Driving the truck took some getting used to. Every time I went over a bump or around a curve I became anguished at the thought that my bike might have tumbled over sideways. It was secured with only the two ratchet straps, the bare minimum needed to keep a bike upright while it sat in a truck.

It started to rain at one point, several hundred miles along in my journey, and I pulled over at the next exit, ready to prepare for the worsening rainstorm and then sat there, realizing belatedly that I had to stop thinking like a biker: I was in a truck. This was ridiculous and there was no need to pull over to put on rain gear. There I was, parked at a gas station as a reflex, warm and dry in the cab of the truck. I laughed at myself and continued on.

The remaining seven hundred miles or so continued without incident. I would drive until I got tired, then pull over and nap for a while, the rain on the truck lulling me to sleep as I laid across the seats.

I got to the Rendezvous late Tuesday night, bike safe in the back of the truck and me triumphantly wheeling my nineteen foot monster down the gravel road to the camping area, proud that my backup plan had worked and relieved that the voyage was over. I would fix my bike later, when I had time. Now was the Rendezvous, and time for celebrating.

I named my U-Haul "The Mansion" during the six days I lived in it at the Indian Lookout Country Club. I set up my bed in the attic section over the truck cab and would begin every morning surveying my vast holdings of camping gear, spread throughout the U-Haul.
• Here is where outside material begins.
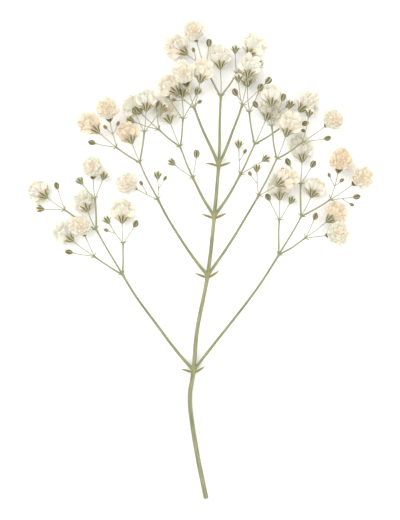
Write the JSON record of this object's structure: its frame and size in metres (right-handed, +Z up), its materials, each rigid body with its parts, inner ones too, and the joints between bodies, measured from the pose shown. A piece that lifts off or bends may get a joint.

Periodically someone would come by and call some sort of comment favorable to great big trucks carrying motorcycles; perhaps "Now that's the way to travel!" while flashing a big thumbs up and a grin. I sighed or grimaced each time

I ride a raggedy ass, beat up, piece of shit old Sportster that I love beyond belief. It's my best friend, my partner in low budget travel and my fellow little rat of the road. I stay in hotels under duress and trucks only this one time. I call my bike "The Little Sportster That Could," and when it travels in a truck, it's only proving it still can even when it can't. One way or another, it'll get me where I want to go.